* Task requirements *
Quote precisely the run of lines opening with the line containing "const plant = new THREE.Group();" and closing with the line containing "imported = [obj", and nothing else.

Given data start

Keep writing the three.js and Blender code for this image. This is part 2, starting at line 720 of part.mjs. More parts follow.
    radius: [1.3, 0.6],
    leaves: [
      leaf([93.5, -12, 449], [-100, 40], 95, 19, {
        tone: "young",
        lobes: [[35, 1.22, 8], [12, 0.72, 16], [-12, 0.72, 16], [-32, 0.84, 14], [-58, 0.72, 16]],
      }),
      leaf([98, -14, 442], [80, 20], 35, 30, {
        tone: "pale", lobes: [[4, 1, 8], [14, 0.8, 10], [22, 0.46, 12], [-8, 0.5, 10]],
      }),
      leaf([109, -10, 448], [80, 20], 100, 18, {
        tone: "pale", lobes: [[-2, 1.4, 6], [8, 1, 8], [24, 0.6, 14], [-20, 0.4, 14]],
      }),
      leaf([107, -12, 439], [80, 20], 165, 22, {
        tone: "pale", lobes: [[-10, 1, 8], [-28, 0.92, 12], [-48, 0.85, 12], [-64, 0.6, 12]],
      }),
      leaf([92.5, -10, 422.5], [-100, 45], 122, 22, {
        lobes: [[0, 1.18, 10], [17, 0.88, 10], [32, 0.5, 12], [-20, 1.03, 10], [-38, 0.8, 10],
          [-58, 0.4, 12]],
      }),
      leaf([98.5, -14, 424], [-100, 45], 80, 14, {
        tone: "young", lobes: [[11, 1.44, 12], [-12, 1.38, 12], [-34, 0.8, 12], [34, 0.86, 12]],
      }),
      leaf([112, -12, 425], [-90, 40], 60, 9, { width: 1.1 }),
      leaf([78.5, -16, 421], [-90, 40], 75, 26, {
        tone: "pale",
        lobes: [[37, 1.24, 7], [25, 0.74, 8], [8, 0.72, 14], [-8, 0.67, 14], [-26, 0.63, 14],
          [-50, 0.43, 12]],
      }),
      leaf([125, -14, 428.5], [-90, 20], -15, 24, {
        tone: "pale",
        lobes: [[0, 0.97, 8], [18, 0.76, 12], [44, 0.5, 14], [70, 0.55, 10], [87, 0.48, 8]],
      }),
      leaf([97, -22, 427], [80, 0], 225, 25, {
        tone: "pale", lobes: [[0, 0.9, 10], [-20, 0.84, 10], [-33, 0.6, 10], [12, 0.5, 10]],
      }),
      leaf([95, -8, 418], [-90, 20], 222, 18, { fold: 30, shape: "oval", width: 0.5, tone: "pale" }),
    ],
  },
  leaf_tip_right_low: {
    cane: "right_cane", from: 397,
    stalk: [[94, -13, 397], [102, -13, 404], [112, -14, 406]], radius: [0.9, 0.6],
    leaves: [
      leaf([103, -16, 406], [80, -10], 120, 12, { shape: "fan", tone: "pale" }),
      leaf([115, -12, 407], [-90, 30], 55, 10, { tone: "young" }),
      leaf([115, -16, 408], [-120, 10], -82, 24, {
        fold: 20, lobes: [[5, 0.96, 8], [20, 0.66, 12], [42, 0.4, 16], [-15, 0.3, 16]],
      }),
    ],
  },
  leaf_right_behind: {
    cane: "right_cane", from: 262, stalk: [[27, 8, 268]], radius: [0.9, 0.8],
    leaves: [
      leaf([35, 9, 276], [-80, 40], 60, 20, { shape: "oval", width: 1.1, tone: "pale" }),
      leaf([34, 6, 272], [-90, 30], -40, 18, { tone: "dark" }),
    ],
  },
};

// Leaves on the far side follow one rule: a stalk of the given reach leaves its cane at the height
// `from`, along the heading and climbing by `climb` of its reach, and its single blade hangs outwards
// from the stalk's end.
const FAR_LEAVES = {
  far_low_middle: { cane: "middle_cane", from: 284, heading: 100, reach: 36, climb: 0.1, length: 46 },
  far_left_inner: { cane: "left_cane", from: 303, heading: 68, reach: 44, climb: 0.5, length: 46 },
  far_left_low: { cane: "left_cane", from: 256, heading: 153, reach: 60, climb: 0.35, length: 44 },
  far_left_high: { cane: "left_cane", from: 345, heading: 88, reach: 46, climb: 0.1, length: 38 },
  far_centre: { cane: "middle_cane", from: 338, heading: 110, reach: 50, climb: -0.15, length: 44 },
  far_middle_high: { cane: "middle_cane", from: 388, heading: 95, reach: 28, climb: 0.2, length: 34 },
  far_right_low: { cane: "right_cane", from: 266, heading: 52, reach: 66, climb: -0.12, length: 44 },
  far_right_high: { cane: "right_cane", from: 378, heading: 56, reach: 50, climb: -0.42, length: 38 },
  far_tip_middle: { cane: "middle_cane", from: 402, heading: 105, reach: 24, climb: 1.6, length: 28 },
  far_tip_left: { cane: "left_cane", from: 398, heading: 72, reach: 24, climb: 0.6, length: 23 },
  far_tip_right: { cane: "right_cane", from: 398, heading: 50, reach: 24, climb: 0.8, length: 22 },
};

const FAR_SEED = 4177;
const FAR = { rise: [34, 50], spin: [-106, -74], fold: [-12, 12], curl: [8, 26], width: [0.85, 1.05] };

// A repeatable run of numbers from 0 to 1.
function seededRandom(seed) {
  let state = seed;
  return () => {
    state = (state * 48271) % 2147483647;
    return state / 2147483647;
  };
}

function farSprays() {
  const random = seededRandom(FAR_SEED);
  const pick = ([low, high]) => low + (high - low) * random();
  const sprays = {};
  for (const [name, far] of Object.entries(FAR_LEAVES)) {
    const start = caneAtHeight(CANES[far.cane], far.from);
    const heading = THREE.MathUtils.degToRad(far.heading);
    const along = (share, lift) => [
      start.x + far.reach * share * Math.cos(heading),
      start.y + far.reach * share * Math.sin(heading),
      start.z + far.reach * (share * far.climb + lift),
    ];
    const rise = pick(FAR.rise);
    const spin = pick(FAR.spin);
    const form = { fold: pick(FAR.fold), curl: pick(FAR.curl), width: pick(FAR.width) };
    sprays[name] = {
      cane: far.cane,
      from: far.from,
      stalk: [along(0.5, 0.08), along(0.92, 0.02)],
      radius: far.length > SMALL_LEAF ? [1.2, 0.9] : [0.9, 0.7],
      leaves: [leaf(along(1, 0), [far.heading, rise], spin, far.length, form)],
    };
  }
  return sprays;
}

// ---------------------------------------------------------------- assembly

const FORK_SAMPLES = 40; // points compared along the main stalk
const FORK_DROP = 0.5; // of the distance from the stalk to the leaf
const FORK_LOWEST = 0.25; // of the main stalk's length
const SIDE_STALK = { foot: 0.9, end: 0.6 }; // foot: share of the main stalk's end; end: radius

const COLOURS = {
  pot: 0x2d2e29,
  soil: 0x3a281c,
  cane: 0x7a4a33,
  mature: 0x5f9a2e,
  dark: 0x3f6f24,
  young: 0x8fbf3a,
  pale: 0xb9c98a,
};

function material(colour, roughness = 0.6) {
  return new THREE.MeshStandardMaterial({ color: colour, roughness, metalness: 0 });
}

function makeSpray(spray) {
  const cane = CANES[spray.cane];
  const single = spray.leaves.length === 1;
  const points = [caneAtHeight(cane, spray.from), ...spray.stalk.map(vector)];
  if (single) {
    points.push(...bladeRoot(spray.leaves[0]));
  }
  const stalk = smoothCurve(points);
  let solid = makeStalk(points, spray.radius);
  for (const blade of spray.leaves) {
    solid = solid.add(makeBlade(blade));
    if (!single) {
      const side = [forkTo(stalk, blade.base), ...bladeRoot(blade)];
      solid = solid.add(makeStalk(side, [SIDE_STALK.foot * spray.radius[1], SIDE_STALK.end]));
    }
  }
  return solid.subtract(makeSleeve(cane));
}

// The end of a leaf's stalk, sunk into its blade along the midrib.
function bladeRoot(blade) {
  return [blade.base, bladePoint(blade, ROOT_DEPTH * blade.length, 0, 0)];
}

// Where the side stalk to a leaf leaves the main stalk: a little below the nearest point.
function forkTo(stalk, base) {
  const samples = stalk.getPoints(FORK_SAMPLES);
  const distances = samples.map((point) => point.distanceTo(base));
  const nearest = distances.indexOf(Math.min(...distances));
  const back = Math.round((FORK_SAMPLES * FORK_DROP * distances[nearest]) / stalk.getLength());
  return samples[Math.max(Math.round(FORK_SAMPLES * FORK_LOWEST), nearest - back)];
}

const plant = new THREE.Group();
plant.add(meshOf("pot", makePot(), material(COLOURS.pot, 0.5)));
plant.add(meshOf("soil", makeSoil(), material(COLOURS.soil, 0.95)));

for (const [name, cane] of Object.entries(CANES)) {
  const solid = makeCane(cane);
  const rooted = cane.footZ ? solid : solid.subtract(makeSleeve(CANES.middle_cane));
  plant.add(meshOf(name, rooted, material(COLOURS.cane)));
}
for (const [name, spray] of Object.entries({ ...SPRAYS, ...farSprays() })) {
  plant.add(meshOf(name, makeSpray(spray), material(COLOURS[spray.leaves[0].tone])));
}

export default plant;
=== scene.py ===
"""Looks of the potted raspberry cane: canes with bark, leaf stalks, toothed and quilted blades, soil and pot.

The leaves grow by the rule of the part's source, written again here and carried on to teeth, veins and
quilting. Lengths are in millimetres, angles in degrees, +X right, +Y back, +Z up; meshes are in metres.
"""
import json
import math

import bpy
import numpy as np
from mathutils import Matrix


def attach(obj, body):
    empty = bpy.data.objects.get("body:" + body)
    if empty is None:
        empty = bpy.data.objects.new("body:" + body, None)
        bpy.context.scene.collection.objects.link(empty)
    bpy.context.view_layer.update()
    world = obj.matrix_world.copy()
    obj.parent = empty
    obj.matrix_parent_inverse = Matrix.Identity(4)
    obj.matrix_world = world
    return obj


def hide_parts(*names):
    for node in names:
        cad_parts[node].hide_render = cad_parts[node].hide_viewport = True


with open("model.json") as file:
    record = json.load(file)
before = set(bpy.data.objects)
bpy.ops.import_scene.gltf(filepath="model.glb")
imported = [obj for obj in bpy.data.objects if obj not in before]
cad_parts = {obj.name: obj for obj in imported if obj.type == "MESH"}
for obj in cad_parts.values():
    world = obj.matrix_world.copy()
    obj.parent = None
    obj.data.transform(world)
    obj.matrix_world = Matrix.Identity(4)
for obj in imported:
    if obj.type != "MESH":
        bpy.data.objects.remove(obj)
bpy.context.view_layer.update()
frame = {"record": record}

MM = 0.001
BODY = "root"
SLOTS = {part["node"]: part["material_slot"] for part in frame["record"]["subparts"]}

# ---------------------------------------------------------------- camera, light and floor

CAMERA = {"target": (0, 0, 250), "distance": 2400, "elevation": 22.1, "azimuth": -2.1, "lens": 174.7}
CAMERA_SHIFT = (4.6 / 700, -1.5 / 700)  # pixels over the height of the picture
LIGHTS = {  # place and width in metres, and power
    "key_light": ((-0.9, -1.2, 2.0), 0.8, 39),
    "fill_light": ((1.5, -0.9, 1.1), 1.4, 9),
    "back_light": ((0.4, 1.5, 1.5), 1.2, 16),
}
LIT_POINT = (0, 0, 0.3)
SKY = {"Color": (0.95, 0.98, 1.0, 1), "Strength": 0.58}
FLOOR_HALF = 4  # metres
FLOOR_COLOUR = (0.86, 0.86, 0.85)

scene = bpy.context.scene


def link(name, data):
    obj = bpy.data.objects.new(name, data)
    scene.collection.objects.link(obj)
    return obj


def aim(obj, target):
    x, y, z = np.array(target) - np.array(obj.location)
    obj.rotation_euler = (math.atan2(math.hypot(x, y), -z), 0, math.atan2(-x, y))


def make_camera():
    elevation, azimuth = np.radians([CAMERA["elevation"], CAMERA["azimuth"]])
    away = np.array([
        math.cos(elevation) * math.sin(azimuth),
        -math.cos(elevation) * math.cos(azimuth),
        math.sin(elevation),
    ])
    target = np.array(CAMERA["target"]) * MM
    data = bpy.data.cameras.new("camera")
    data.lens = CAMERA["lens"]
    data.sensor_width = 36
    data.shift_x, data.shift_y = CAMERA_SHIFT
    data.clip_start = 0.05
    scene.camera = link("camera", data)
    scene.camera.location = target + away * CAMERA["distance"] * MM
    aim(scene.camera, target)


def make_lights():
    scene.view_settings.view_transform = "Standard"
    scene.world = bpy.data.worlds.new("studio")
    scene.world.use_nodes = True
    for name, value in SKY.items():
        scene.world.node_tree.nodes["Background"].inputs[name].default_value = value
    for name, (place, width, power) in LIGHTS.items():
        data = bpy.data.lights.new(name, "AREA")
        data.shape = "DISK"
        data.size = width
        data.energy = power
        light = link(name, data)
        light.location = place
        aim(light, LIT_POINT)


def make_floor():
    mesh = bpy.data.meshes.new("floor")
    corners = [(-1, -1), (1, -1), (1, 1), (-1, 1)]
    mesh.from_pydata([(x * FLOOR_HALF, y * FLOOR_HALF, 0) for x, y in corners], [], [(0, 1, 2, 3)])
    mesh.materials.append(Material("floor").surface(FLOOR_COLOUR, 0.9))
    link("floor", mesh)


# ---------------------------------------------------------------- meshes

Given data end

* Exercise solution *
const plant = new THREE.Group();
plant.add(meshOf("pot", makePot(), material(COLOURS.pot, 0.5)));
plant.add(meshOf("soil", makeSoil(), material(COLOURS.soil, 0.95)));

for (const [name, cane] of Object.entries(CANES)) {
  const solid = makeCane(cane);
  const rooted = cane.footZ ? solid : solid.subtract(makeSleeve(CANES.middle_cane));
  plant.add(meshOf(name, rooted, material(COLOURS.cane)));
}
for (const [name, spray] of Object.entries({ ...SPRAYS, ...farSprays() })) {
  plant.add(meshOf(name, makeSpray(spray), material(COLOURS[spray.leaves[0].tone])));
}

export default plant;
=== scene.py ===
"""Looks of the potted raspberry cane: canes with bark, leaf stalks, toothed and quilted blades, soil and pot.

The leaves grow by the rule of the part's source, written again here and carried on to teeth, veins and
quilting. Lengths are in millimetres, angles in degrees, +X right, +Y back, +Z up; meshes are in metres.
"""
import json
import math

import bpy
import numpy as np
from mathutils import Matrix


def attach(obj, body):
    empty = bpy.data.objects.get("body:" + body)
    if empty is None:
        empty = bpy.data.objects.new("body:" + body, None)
        bpy.context.scene.collection.objects.link(empty)
    bpy.context.view_layer.update()
    world = obj.matrix_world.copy()
    obj.parent = empty
    obj.matrix_parent_inverse = Matrix.Identity(4)
    obj.matrix_world = world
    return obj


def hide_parts(*names):
    for node in names:
        cad_parts[node].hide_render = cad_parts[node].hide_viewport = True


with open("model.json") as file:
    record = json.load(file)
before = set(bpy.data.objects)
bpy.ops.import_scene.gltf(filepath="model.glb")
imported = [obj for obj in bpy.data.objects if obj not in before]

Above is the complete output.